Unfortunately, this means a slight detour when trying to calculate the predicted ROI area versus the logically combined area. You can see how I went about it here (TL;DR: make a single ROI, measure it, then multiply this by however many ROIs you have).
Back to the Question
This is all well and good but it always nagged me that the centroid to circumference sampling technique would bias the area in the middle of the selection ROI. I’m not trained in maths at all (assuming you don’t count that GCSE) so I have no idea how to show theoretically that this is not a uniform sampling. So I resort to my favourite approach: brute-force empiricism.
I modified the code a bit and created 10,000 single ROIs in the same selection ROI (example1.tif in the project repo). It looked something like this:
Now the important part. If you plot the distribution of coordinates in X and Y you should (I think for a roughly symmetrical shape) get a uniform distribution (like rolling a single die). Hmm.
OK so clearly the distribution highly favours the middle of the object. Is this something to do with the amorphous shape of the object? Let’s try again with a circle:
And the distribution?
Well at least it was a nice ride.
Doing it right
Perhaps the more obvious way to go about this is simply to randomly select coordinates in X and Y then do two checks:
- Does the whole ROI, when created at a random centroid fall within the original selection?
- Does the ROI overlap with any previous ROIs created?
I think the reason why the first idea above seemed more appealing is that it superficially seems more likely to provide ROIs within the original shape (only in exceptionally convoluted shapes would you ever have to make the first check), however computation is cheap so I spent another evening coding this second approach.
Here are 10,000 ROIs and already you can see the distribution looks to have much more even coverage.
And the distribution confirms this too.
If you want to play you can find the code here.
Mo Value, Mo Problems
Even though it’s not particularly complex code, I’m quite pleased with the way it’s been implemented, especially as there are some things that tripped me up along the way.
For example, there are edge cases where the code would get stuck in an infinite loop. Two such examples are if the region ROI is bigger than the original selection ROI. Of course we would never exit the loop that prevents ROIs being outside the original because it would always extend beyond the original bounds. The same goes for posing an unsolvable packing problem. If you are asking for more ROIs than can fit inside the original shape without overlapping, you’ll continually create ROIs that will be discarded.
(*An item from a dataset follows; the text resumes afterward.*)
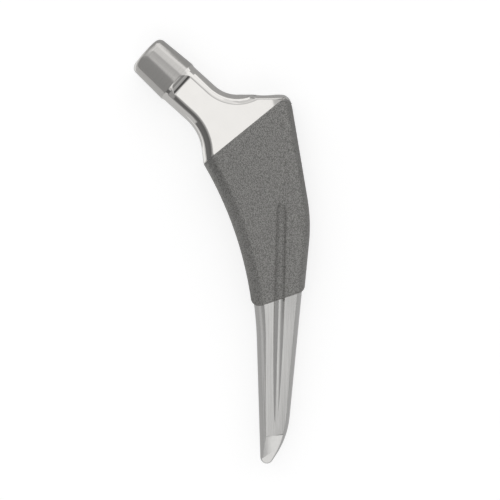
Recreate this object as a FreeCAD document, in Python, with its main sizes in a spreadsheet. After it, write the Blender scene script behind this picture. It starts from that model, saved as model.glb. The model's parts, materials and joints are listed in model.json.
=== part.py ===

Both of these problems are solved with a ‘tries’ counter (one for inside vs outside and one for creating non-overlapping ROIs). The variable (
numTries_inside in this example) is initiated with a value of zero. Every time we start a loop, we check the variable and if it’s above a certain number, we exit the macro with a message. importantly you need two other things:
- Every time you fail the ‘valid ROI’ test, you need to increment the counter (
- Every time the test succeeds (IE you create a valid ROI) the counter is reset (
Another really obvious point, but we only select the random X and Y coordinates within the bounding box of the original shape. No point in spending time testing positions outside of that.
Finally, always be mindful when dealing with calibrated vs uncalibrated images. My initial testing was all done on uncalibrated images then when I tried it out on a calibrated image, it all broke because anything that’s measured (including the bounding box early on in the code) is returned in calibrated units. I took the lazy way out in this regard and uncalibrated the image at the start, did all the processing in pixels then re-calibrated at the end.
So there it is. The moral of the story is that sometimes you have to go away and think about a problem to make you realise that the first solution you come up with is not necessary the best one (or even a particularly good one).
The example images and code are all in the repo, so go and have a play! With any luck the workflow and application is helpful, or at least interesting to a few people.
…also, if you value regular sleeping patterns: don’t read the ImageJ forum just before bed.